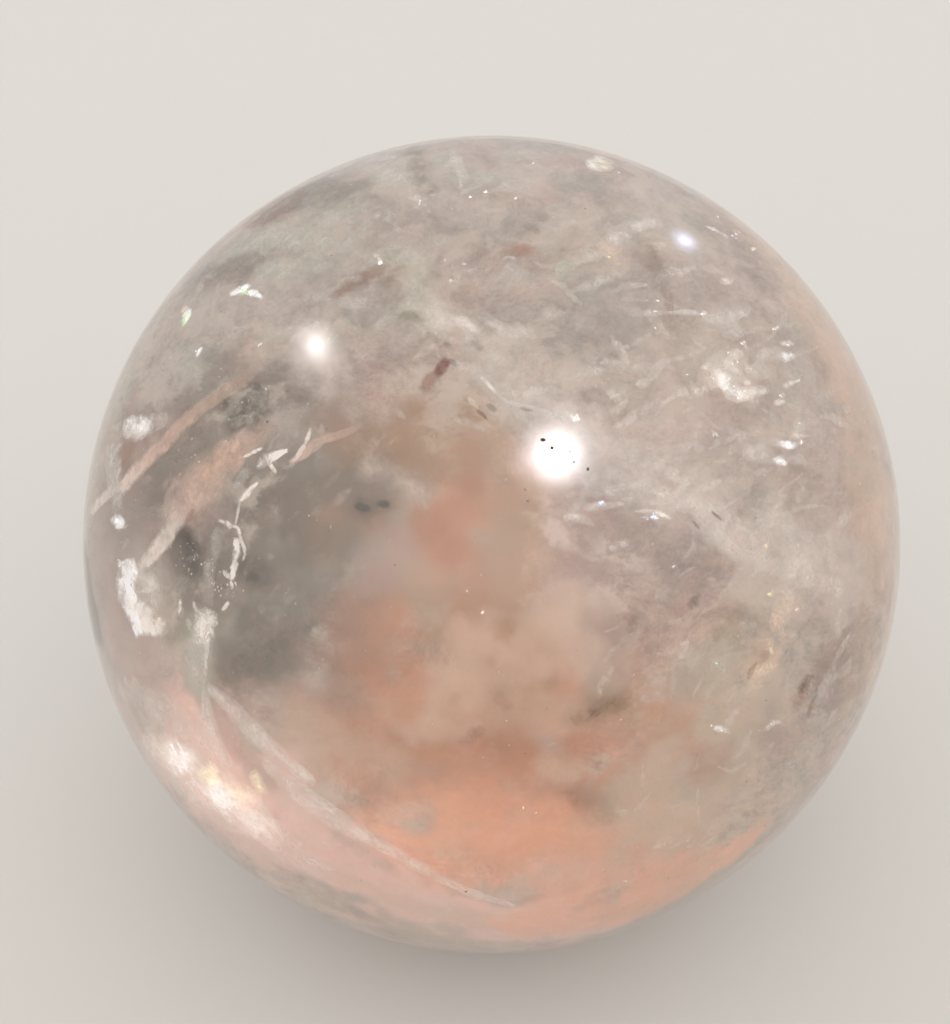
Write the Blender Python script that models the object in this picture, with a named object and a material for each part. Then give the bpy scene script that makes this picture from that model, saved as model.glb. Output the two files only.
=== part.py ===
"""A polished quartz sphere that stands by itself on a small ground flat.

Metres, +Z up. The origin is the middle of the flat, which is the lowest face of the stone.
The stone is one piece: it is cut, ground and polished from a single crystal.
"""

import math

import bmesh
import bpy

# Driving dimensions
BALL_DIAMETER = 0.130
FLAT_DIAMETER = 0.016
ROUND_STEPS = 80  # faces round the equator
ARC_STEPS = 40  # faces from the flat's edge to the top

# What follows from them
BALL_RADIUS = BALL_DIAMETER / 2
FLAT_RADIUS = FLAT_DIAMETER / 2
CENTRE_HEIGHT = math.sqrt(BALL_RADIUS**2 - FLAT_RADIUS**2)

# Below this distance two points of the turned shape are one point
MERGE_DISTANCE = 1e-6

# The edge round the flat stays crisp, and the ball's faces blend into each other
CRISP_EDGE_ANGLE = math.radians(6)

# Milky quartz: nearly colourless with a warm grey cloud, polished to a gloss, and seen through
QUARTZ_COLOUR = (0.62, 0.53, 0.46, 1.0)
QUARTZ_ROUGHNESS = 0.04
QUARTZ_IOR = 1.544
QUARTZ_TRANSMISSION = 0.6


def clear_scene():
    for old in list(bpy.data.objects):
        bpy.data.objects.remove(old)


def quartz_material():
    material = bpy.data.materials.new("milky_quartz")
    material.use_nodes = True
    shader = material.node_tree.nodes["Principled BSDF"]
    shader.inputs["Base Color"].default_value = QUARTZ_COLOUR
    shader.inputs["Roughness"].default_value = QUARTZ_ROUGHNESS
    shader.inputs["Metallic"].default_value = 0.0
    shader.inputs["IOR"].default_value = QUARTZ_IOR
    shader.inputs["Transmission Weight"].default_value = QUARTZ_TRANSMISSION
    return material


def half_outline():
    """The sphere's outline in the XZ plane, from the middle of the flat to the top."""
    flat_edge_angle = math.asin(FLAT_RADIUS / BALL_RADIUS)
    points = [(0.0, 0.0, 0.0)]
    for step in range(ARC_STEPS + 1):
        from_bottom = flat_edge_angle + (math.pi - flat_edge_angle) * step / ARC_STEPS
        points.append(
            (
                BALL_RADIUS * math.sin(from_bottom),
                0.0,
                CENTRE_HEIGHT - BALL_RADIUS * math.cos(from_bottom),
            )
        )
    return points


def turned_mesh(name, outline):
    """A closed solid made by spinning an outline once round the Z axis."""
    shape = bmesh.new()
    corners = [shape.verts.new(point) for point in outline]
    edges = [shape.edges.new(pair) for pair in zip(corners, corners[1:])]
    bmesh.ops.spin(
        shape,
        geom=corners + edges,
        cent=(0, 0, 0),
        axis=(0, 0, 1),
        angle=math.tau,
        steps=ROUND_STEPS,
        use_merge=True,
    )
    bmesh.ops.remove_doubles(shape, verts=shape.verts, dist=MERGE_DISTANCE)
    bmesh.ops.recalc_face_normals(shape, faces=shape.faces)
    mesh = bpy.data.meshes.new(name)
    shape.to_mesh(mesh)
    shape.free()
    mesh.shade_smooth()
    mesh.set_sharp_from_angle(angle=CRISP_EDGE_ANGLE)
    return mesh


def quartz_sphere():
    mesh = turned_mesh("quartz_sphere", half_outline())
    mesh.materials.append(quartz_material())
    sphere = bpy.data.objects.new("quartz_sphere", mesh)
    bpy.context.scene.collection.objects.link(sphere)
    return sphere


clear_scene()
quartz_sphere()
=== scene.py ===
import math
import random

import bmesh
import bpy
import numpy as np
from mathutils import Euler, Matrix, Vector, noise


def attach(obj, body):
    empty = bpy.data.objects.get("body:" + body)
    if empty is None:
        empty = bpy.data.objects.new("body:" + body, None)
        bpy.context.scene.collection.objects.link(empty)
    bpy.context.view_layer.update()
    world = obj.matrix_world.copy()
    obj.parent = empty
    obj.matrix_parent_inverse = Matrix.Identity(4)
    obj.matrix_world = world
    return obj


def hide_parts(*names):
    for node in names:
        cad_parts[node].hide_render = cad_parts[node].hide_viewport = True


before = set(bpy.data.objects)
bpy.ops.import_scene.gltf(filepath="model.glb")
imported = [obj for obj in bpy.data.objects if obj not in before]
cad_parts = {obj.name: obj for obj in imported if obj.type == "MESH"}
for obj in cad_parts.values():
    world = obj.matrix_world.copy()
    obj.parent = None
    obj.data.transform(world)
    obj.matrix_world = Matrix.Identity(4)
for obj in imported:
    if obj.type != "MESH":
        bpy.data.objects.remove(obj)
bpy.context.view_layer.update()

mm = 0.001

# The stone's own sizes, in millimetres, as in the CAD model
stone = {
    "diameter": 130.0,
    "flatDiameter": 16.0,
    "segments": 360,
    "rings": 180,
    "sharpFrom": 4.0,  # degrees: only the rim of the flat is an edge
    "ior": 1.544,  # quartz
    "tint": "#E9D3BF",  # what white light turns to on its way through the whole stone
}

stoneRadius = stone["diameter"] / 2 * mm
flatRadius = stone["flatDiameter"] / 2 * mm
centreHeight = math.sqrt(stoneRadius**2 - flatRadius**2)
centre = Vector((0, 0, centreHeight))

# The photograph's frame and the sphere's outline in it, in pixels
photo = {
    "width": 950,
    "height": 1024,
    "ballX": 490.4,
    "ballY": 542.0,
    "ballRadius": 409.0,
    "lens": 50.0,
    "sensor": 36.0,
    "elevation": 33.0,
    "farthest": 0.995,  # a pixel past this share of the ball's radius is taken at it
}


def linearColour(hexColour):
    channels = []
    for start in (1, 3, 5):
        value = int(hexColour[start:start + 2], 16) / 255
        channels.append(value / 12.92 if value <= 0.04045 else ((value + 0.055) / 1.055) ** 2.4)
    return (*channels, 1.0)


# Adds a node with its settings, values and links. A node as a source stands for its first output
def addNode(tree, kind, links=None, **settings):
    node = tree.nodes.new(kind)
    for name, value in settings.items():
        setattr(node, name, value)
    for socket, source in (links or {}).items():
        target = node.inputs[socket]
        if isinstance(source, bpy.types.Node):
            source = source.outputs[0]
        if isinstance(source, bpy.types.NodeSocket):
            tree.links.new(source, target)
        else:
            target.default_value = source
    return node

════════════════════

■ **Short task**:
Output the data above exactly, please, line for line.

■ **Answer to this task**:
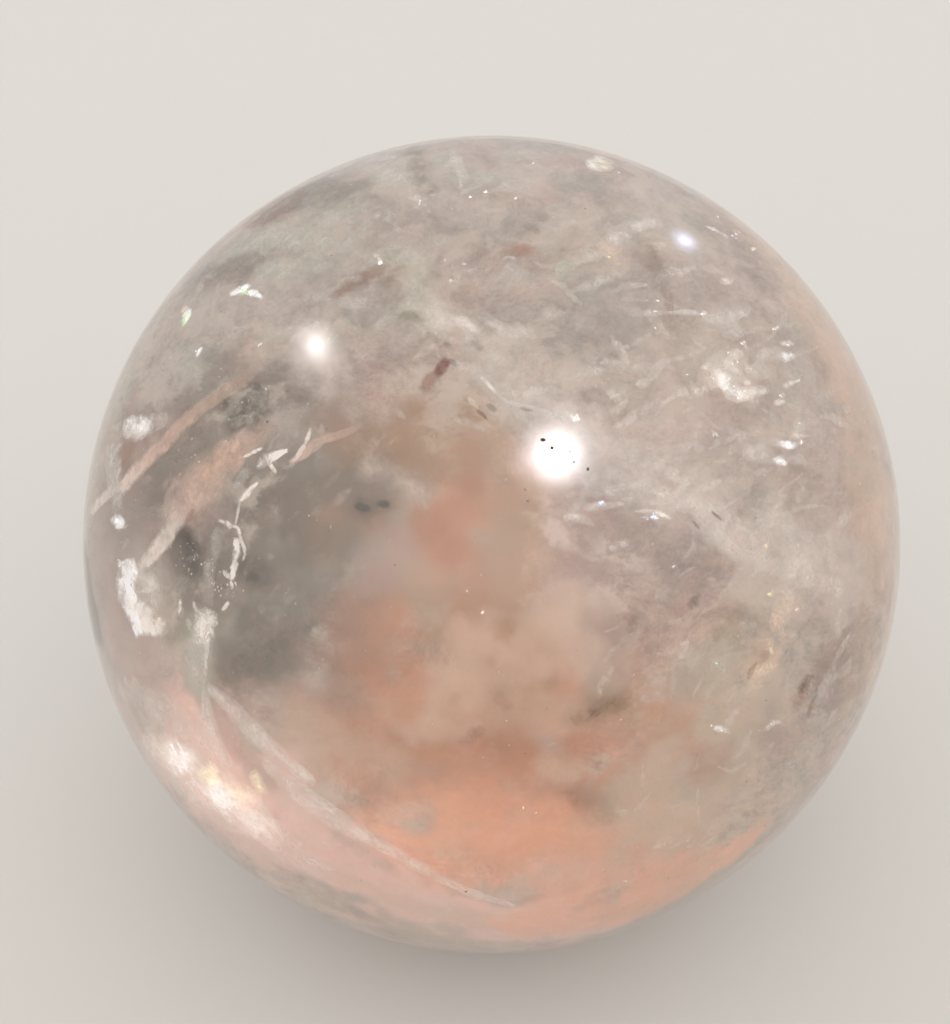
Write the Blender Python script that models the object in this picture, with a named object and a material for each part. Then give the bpy scene script that makes this picture from that model, saved as model.glb. Output the two files only.
=== part.py ===
"""A polished quartz sphere that stands by itself on a small ground flat.

Metres, +Z up. The origin is the middle of the flat, which is the lowest face of the stone.
The stone is one piece: it is cut, ground and polished from a single crystal.
"""

import math

import bmesh
import bpy

# Driving dimensions
BALL_DIAMETER = 0.130
FLAT_DIAMETER = 0.016
ROUND_STEPS = 80  # faces round the equator
ARC_STEPS = 40  # faces from the flat's edge to the top

# What follows from them
BALL_RADIUS = BALL_DIAMETER / 2
FLAT_RADIUS = FLAT_DIAMETER / 2
CENTRE_HEIGHT = math.sqrt(BALL_RADIUS**2 - FLAT_RADIUS**2)

# Below this distance two points of the turned shape are one point
MERGE_DISTANCE = 1e-6

# The edge round the flat stays crisp, and the ball's faces blend into each other
CRISP_EDGE_ANGLE = math.radians(6)

# Milky quartz: nearly colourless with a warm grey cloud, polished to a gloss, and seen through
QUARTZ_COLOUR = (0.62, 0.53, 0.46, 1.0)
QUARTZ_ROUGHNESS = 0.04
QUARTZ_IOR = 1.544
QUARTZ_TRANSMISSION = 0.6


def clear_scene():
    for old in list(bpy.data.objects):
        bpy.data.objects.remove(old)


def quartz_material():
    material = bpy.data.materials.new("milky_quartz")
    material.use_nodes = True
    shader = material.node_tree.nodes["Principled BSDF"]
    shader.inputs["Base Color"].default_value = QUARTZ_COLOUR
    shader.inputs["Roughness"].default_value = QUARTZ_ROUGHNESS
    shader.inputs["Metallic"].default_value = 0.0
    shader.inputs["IOR"].default_value = QUARTZ_IOR
    shader.inputs["Transmission Weight"].default_value = QUARTZ_TRANSMISSION
    return material


def half_outline():
    """The sphere's outline in the XZ plane, from the middle of the flat to the top."""
    flat_edge_angle = math.asin(FLAT_RADIUS / BALL_RADIUS)
    points = [(0.0, 0.0, 0.0)]
    for step in range(ARC_STEPS + 1):
        from_bottom = flat_edge_angle + (math.pi - flat_edge_angle) * step / ARC_STEPS
        points.append(
            (
                BALL_RADIUS * math.sin(from_bottom),
                0.0,
                CENTRE_HEIGHT - BALL_RADIUS * math.cos(from_bottom),
            )
        )
    return points


def turned_mesh(name, outline):
    """A closed solid made by spinning an outline once round the Z axis."""
    shape = bmesh.new()
    corners = [shape.verts.new(point) for point in outline]
    edges = [shape.edges.new(pair) for pair in zip(corners, corners[1:])]
    bmesh.ops.spin(
        shape,
        geom=corners + edges,
        cent=(0, 0, 0),
        axis=(0, 0, 1),
        angle=math.tau,
        steps=ROUND_STEPS,
        use_merge=True,
    )
    bmesh.ops.remove_doubles(shape, verts=shape.verts, dist=MERGE_DISTANCE)
    bmesh.ops.recalc_face_normals(shape, faces=shape.faces)
    mesh = bpy.data.meshes.new(name)
    shape.to_mesh(mesh)
    shape.free()
    mesh.shade_smooth()
    mesh.set_sharp_from_angle(angle=CRISP_EDGE_ANGLE)
    return mesh


def quartz_sphere():
    mesh = turned_mesh("quartz_sphere", half_outline())
    mesh.materials.append(quartz_material())
    sphere = bpy.data.objects.new("quartz_sphere", mesh)
    bpy.context.scene.collection.objects.link(sphere)
    return sphere


clear_scene()
quartz_sphere()
=== scene.py ===
import math
import random

import bmesh
import bpy
import numpy as np
from mathutils import Euler, Matrix, Vector, noise


def attach(obj, body):
    empty = bpy.data.objects.get("body:" + body)
    if empty is None:
        empty = bpy.data.objects.new("body:" + body, None)
        bpy.context.scene.collection.objects.link(empty)
    bpy.context.view_layer.update()
    world = obj.matrix_world.copy()
    obj.parent = empty
    obj.matrix_parent_inverse = Matrix.Identity(4)
    obj.matrix_world = world
    return obj


def hide_parts(*names):
    for node in names:
        cad_parts[node].hide_render = cad_parts[node].hide_viewport = True


before = set(bpy.data.objects)
bpy.ops.import_scene.gltf(filepath="model.glb")
imported = [obj for obj in bpy.data.objects if obj not in before]
cad_parts = {obj.name: obj for obj in imported if obj.type == "MESH"}
for obj in cad_parts.values():
    world = obj.matrix_world.copy()
    obj.parent = None
    obj.data.transform(world)
    obj.matrix_world = Matrix.Identity(4)
for obj in imported:
    if obj.type != "MESH":
        bpy.data.objects.remove(obj)
bpy.context.view_layer.update()

mm = 0.001

# The stone's own sizes, in millimetres, as in the CAD model
stone = {
    "diameter": 130.0,
    "flatDiameter": 16.0,
    "segments": 360,
    "rings": 180,
    "sharpFrom": 4.0,  # degrees: only the rim of the flat is an edge
    "ior": 1.544,  # quartz
    "tint": "#E9D3BF",  # what white light turns to on its way through the whole stone
}

stoneRadius = stone["diameter"] / 2 * mm
flatRadius = stone["flatDiameter"] / 2 * mm
centreHeight = math.sqrt(stoneRadius**2 - flatRadius**2)
centre = Vector((0, 0, centreHeight))

# The photograph's frame and the sphere's outline in it, in pixels
photo = {
    "width": 950,
    "height": 1024,
    "ballX": 490.4,
    "ballY": 542.0,
    "ballRadius": 409.0,
    "lens": 50.0,
    "sensor": 36.0,
    "elevation": 33.0,
    "farthest": 0.995,  # a pixel past this share of the ball's radius is taken at it
}


def linearColour(hexColour):
    channels = []
    for start in (1, 3, 5):
        value = int(hexColour[start:start + 2], 16) / 255
        channels.append(value / 12.92 if value <= 0.04045 else ((value + 0.055) / 1.055) ** 2.4)
    return (*channels, 1.0)


# Adds a node with its settings, values and links. A node as a source stands for its first output
def addNode(tree, kind, links=None, **settings):
    node = tree.nodes.new(kind)
    for name, value in settings.items():
        setattr(node, name, value)
    for socket, source in (links or {}).items():
        target = node.inputs[socket]
        if isinstance(source, bpy.types.Node):
            source = source.outputs[0]
        if isinstance(source, bpy.types.NodeSocket):
            tree.links.new(source, target)
        else:
            target.default_value = source
    return node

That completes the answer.